What is creating pressure is mortgage rates. After years of historic lows below 2%, rates have climbed to 4-5.5% for new mortgages and remortgages. For buy-to-let investors especially, this squeeze is real.

When you remortgage, you're facing:
- Higher monthly payments on the same loan
- Lower rental yields relative to your costs
- Tighter affordability calculations from lenders
- Section 24 restrictions already limiting tax relief on interest

For a buy-to-let investor, this isn't theoretical. If your property was cashflowing comfortably at 2% mortgage rates, the jump to 5% could turn profit into loss. Our BTL ROI Calculator can help you model different rate scenarios and understand your genuine exposure.

Affordability: The Real Concern

The genuine challenge isn't forced sales or negative equity—it's affordability.

First-time buyers are being priced out. Renters are facing higher lettings costs. Even experienced investors are finding new deals harder to justify with the yields required to service higher mortgage costs.

But this is different from a crash scenario. Affordability concerns typically lead to:
- Slower transaction volumes
- Regional variation (strong demand in affordable areas, stagnation in overpriced markets)
- Price plateaus rather than sharp declines
- Opportunities for investors with cash or access to finance

What Property Investors Should Watch

Rather than worrying about a 2008 repeat, focus on these genuine warning signs:

Forced Sales Volume: Keep an eye on repossession statistics. 2008 saw tens of thousands of repossessions annually. Current levels remain low. If this number starts climbing sharply, it's a genuine warning signal.

Arrears Trends: Monitor how many borrowers are falling behind on payments. Government and FCA data on this is publicly available. Rising arrears precede forced sales.

Regional Divergence: Some areas will hold value better than others. Understanding local supply and demand, employment patterns, and infrastructure investment helps you pick resilient markets.

Interest Rate Trajectory: The Bank of England's decisions matter. If rates stabilise or begin falling, pressure eases. If they continue rising, expect continued affordability pressure.

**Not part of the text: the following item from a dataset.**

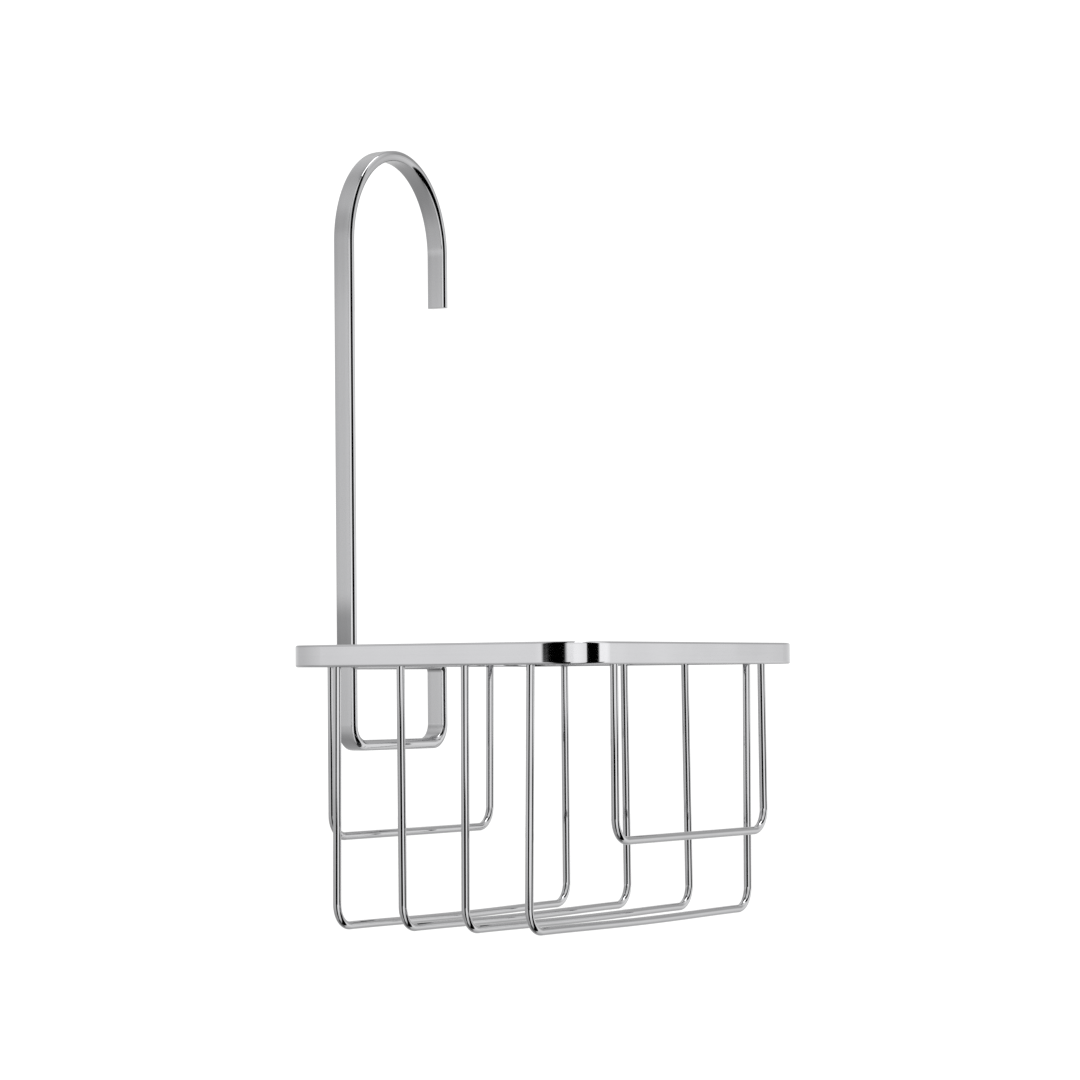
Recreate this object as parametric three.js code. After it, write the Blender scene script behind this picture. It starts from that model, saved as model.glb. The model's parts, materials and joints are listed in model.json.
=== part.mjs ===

Rental Demand: For buy-to-let investors, strong rental demand is your safety net. Even if capital values soften, steady rental income and occupancy rates protect your investment.

What This Means for Your Strategy

If you're holding investment property, this environment doesn't call for panic—it calls for precision.

First, stress-test your portfolio. Use our Mortgage Calculator and Rental Yield Calculator to understand your actual position at different interest rate levels. What happens to your cash flow if rates hit 6%? 7%?

Second, focus on fundamentals:
- Properties in strong rental demand areas
- Buildings where you can demonstrate genuine tenant demand
- Deals with positive cash flow even at current rates
- Avoid over-leveraging—maintain equity buffers

Third, be strategic about remortgaging. If you're currently on a low rate and have equity, locking in medium-term fixed rates becomes more attractive than it was two years ago. Work with a mortgage broker who understands buy-to-let lending criteria.

The Bottom Line

We're not heading for a 2008-style crash because the conditions that created 2008 aren't present. Lending standards are tighter. Borrowers are stress-tested. Equity buffers are more substantial.

But we are in a period of adjustment. Rising rates, affordability pressure, and regulatory headwinds mean the easy money-making years of ultra-low rates are behind us.

For investors who focus on genuine yield, strong tenant demand, and sensible leverage, opportunities still exist. For those chasing capital appreciation with maxed-out leverage, this environment is tougher.

The question isn't whether property will crash—it's whether you're investing in the right properties, in the right areas, with the right financing. That remains true whether rates are 2% or 5%.